▸ Source excerpt

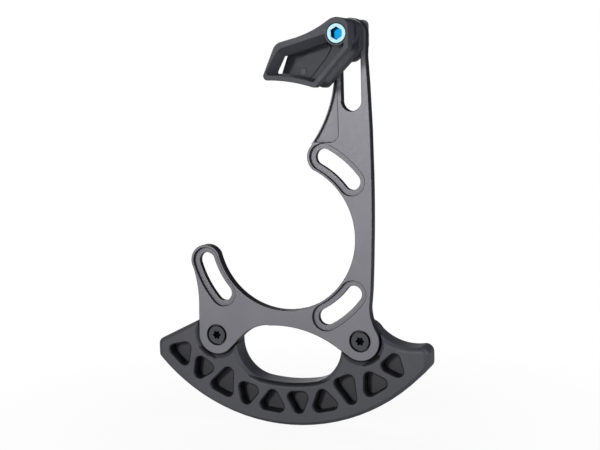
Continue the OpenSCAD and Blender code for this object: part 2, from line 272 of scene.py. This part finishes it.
def screw_metal(name, node, face, deep, rough):
    """Screw whose head has one colour on its front and another in its socket."""
    m = Maker(name)
    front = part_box(node)[0][1]
    inside = m.ramped(m.part(m.coords, "Y"), front + 0.2 * MM, front + 0.35 * MM)
    grain = m.ramp(m.noise(900, 3), face, tuple(min(1, 1.15 * v) for v in face))
    m.link(m.mix(grain, deep, inside), m.bsdf.inputs["Base Color"])
    m.link(m.remap(m.noise(1500, 3), rough - 0.04, rough + 0.04), m.bsdf.inputs["Roughness"])
    m.link(m.bump(m.noise(3000, 2), 0.1, 0.00003), m.bsdf.inputs["Normal"])
    m.link(inside, m.bsdf.inputs["Metallic"])
    return m.mat


# Pieces made from the CAD nodes, with broken edges

def sharp(e):
    return e.is_manifold and e.is_convex and e.calc_face_angle(0) > math.radians(SHARP_ANGLE)


def bevel(bm, edges, width, segments):
    bmesh.ops.bevel(bm, geom=edges, offset=width, segments=segments, profile=0.5,
                    affect="EDGES", clamp_overlap=False)


def dressed(node, name, body, material, width, first=None, reshape=None):
    """Adds a copy of a CAD node whose sharp convex edges are bevelled by width.

    first is a pair: rule(edge) picks edges that get a bevel of their own width before
    the others. reshape(bmesh) changes the copy before any bevel.
    """
    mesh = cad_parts[node].data.copy()
    mesh.name = name
    mesh.materials.clear()
    mesh.materials.append(material)
    bm = bmesh.new()
    bm.from_mesh(mesh)
    bmesh.ops.remove_doubles(bm, verts=bm.verts, dist=0.01 * MM)
    bmesh.ops.dissolve_limit(bm, angle_limit=math.radians(1), verts=bm.verts, edges=bm.edges,
                             delimit=set())
    if reshape:
        reshape(bm)
    if first:
        rule, wide = first
        bevel(bm, [e for e in bm.edges if sharp(e) and rule(e)], wide, 4)
    bevel(bm, [e for e in bm.edges if sharp(e)], width, 2)
    for f in bm.faces:
        f.smooth = True
    for e in bm.edges:
        e.smooth = e.calc_face_angle(0) < math.radians(SMOOTH_ANGLE)
    bm.to_mesh(mesh)
    bm.free()
    piece = bpy.data.objects.new(name, mesh)
    bpy.context.collection.objects.link(piece)
    even = piece.modifiers.new("even", "WEIGHTED_NORMAL")
    even.keep_sharp = True
    even.weight = 100
    bpy.context.view_layer.objects.active = piece
    bpy.ops.object.modifier_apply(modifier=even.name)
    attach(piece, body)
    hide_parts(node)


def middle(e):
    return (e.verts[0].co + e.verts[1].co) / 2


def at_front(place):
    return abs(place.y - FRONT) < 0.05 * MM


def in_mouth(e):
    """Edges of the blind pockets on the guard's front face."""
    mid = middle(e)
    r = math.hypot(mid.x, mid.z)
    low = mid.z < LOW_POCKETS and 56.2 * MM < r < 70.5 * MM
    high = 59 * MM < r < 69.5 * MM
    return at_front(mid) and (low or high)


def on_plate_front(e):
    """Edges of the plate's front face, but for the thin rib left of the arm's pocket.

    The rib is too thin for the wide bevel on both its sides. The pocket's low side, at
    pocket_low, and its rounded low corner beside the rib have the wide bevel.
    """
    pocket_low, corner, corner_radius = 35.35 * MM, (19.4 * MM, 38.35 * MM), 3 * MM
    mid = middle(e)
    low_side = abs(mid.z - pocket_low) < 0.05 * MM and mid.x > 16 * MM
    off_corner = math.hypot(mid.x - corner[0], mid.z - corner[1]) - corner_radius
    at_corner = abs(off_corner) < 0.1 * MM and mid.z < corner[1]
    rib = mid.z > 34.4 * MM and mid.x < 22.3 * MM and not (low_side or at_corner)
    above = mid.z > 56 * MM and mid.x < 24.5 * MM
    return at_front(mid) and not (rib or above)


def thicker_left_lip(bm):
    """Brings the back edge of the window's left lip inwards, most at its low end.

    Lengths are in mm. At the low end the move grows from 0 at the lip's front edge to
    low_move at its back edge.
    """
    low_move, top_move = 1.4, 0.4
    lip_front, lip_depth = -17.49, 2.59
    for v in bm.verts:
        x, y, z = v.co / MM
        low_corner = 1.5 < x < 3.2 and 60.4 < z < 61.2 and -17.4 < y < -14.8
        top_corner = abs(x - 6.57) < 0.05 and abs(z - 66.84) < 0.05 and abs(y + 14.9) < 0.05
        if low_corner:
            v.co.x += low_move * MM * (y - lip_front) / lip_depth
        if top_corner:
            v.co.x += top_move * MM


# Stage: pale floor, white surroundings, soft lamps

def white_share(nodes, links, rays):
    """Sum of a Light Path node's ray outputs, each with its own share."""
    path = nodes.new("ShaderNodeLightPath")
    total = None
    for ray, share in rays:
        part = nodes.new("ShaderNodeMath")
        part.operation = "MULTIPLY_ADD"
        part.use_clamp = True
        links.new(path.outputs[ray], part.inputs[0])
        part.inputs[1].default_value = share
        part.inputs[2].default_value = 0
        if total is not None:
            links.new(total, part.inputs[2])
        total = part.outputs[0]
    return total


def add_world():
    world = bpy.data.worlds.new("world")
    bpy.context.scene.world = world
    world.use_nodes = True
    nodes, links = world.node_tree.nodes, world.node_tree.links
    nodes.clear()
    out = nodes.new("ShaderNodeOutputWorld")
    dim = nodes.new("ShaderNodeBackground")
    dim.inputs["Color"].default_value = rgb(0.95, 0.96, 1)
    dim.inputs["Strength"].default_value = WORLD_LEVEL
    white = nodes.new("ShaderNodeBackground")
    white.inputs["Color"].default_value = rgb(1, 1, 1)
    mix = nodes.new("ShaderNodeMixShader")
    rays = (("Is Camera Ray", 1), ("Is Glossy Ray", GLOSSY_WHITE), ("Is Transmission Ray", 1))
    links.new(white_share(nodes, links, rays), mix.inputs[0])
    links.new(dim.outputs[0], mix.inputs[1])
    links.new(white.outputs[0], mix.inputs[2])
    links.new(mix.outputs[0], out.inputs["Surface"])


def add_floor():
    """Pale floor: white to the camera, but for the object's shadow near it."""
    mat = bpy.data.materials.new("floor")
    mat.use_nodes = True
    nodes, links = mat.node_tree.nodes, mat.node_tree.links
    bsdf = nodes["Principled BSDF"]
    bsdf.inputs["Base Color"].default_value = rgb(0.85, 0.85, 0.85)
    bsdf.inputs["Roughness"].default_value = 0.9
    bsdf.inputs["Specular IOR Level"].default_value = 0.1
    glow = nodes.new("ShaderNodeEmission")
    coords = nodes.new("ShaderNodeTexCoord")
    away = nodes.new("ShaderNodeVectorMath")
    away.operation = "LENGTH"
    links.new(coords.outputs["Object"], away.inputs[0])
    fade = nodes.new("ShaderNodeMapRange")
    fade.inputs["From Min"].default_value = 0.06
    fade.inputs["From Max"].default_value = 0.16
    fade.inputs["To Min"].default_value = 0.93
    fade.inputs["To Max"].default_value = 1
    links.new(away.outputs["Value"], fade.inputs["Value"])
    share = nodes.new("ShaderNodeMath")
    share.operation = "MULTIPLY"
    links.new(white_share(nodes, links, (("Is Camera Ray", 1),)), share.inputs[0])
    links.new(fade.outputs["Result"], share.inputs[1])
    blend = nodes.new("ShaderNodeMixShader")
    links.new(share.outputs[0], blend.inputs[0])
    links.new(bsdf.outputs[0], blend.inputs[1])
    links.new(glow.outputs[0], blend.inputs[2])
    links.new(blend.outputs[0], nodes["Material Output"].inputs["Surface"])
    bpy.ops.mesh.primitive_plane_add(size=6, location=(0, 0, cad_box[0][2] - 0.0005))
    floor = bpy.context.object
    floor.name = "floor"
    floor.data.materials.append(mat)


def add_lamp(name, place, target, size, watts, color=(1, 1, 1)):
    data = bpy.data.lights.new(name, "AREA")
    data.shape = "RECTANGLE"
    data.size, data.size_y = size
    data.energy = watts
    data.color = color
    lamp = bpy.data.objects.new(name, data)
    bpy.context.collection.objects.link(lamp)
    lamp.location = place
    aim = Vector(target) - Vector(place)
    lamp.rotation_euler = aim.to_track_quat("-Z", "Y").to_euler()


def main():
    bpy.context.scene.view_settings.view_transform = "Standard"
    add_camera()
    add_world()
    add_floor()
    add_lamp("key", (-0.3, -1.1, 0.22), (0, 0, 0.01), (0.2, 0.2), 5.4)
    add_lamp("soft", (-0.1, -1.2, 0.2), (0, 0, 0), (0.8, 0.5), 2)
    add_lamp("side", (1.0, -0.3, 0.4), (0, 0, 0.02), (0.6, 0.6), 5, (0.88, 0.94, 1))
    add_lamp("back", (-0.8, 0.8, 0.5), (0, 0, 0), (0.6, 0.6), 9)

    plate = plate_metal("plate_metal", rgb(0.18, 0.177, 0.197), rgb(0.193, 0.19, 0.21),
                        rgb(0.02, 0.02, 0.024), 0.48)
    guard = moulded_plastic("guard_plastic", rgb(0.06, 0.06, 0.072), rgb(0.071, 0.071, 0.084),
                            0.55, pocket_shade)
    cage = moulded_plastic("cage_plastic", rgb(0.052, 0.053, 0.065), rgb(0.062, 0.063, 0.076),
                           0.6)
    inner = moulded_plastic("cage_plastic_inner", rgb(0.036, 0.037, 0.047),
                            rgb(0.043, 0.044, 0.056), 0.62, button_shade)
    steel = screw_metal("bolt_steel", "bash_bolt_left", rgb(0.036, 0.037, 0.046),
                        rgb(0.003, 0.003, 0.005), 0.5)
    brass = turned_metal("insert_brass", rgb(0.6, 0.43, 0.18), rgb(0.7, 0.5, 0.22), 0.32)
    blue = screw_metal("blue_metal", "cage_bolt", rgb(0.48, 0.82, 0.96),
                       rgb(0.003, 0.1, 0.22), 0.42)
    grey = turned_metal("nut_metal", rgb(0.13, 0.13, 0.14), rgb(0.17, 0.17, 0.18), 0.6, 0.2)

    dressed("backplate", "plate_body", "plate", plate, 0.2 * MM,
            first=(on_plate_front, 0.32 * MM))
    dressed("bash_guard", "guard_body", "plate", guard, 0.2 * MM,
            first=(in_mouth, 0.8 * MM))
    dressed("outer_cage", "outer_cage_body", "cage", cage, 0.4 * MM,
            reshape=thicker_left_lip)
    dressed("inner_cage", "inner_cage_body", "cage", inner, 0.3 * MM)
    for side in ("left", "right"):
        dressed("bash_bolt_" + side, "guard_bolt_" + side, "plate", steel,
                0.12 * MM)
        dressed("bash_insert_" + side, "guard_insert_" + side, "plate", brass,
                0.1 * MM)
    dressed("cage_bolt", "blue_bolt", "cage", blue, 0.15 * MM)
    dressed("slider_nut", "slot_nut", "cage", grey, 0.2 * MM)


main()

▸ Task description
Locate each line containing the string "copy" and show it.

▸ Task output
    """Adds a copy of a CAD node whose sharp convex edges are bevelled by width.
    the others. reshape(bmesh) changes the copy before any bevel.
    mesh = cad_parts[node].data.copy()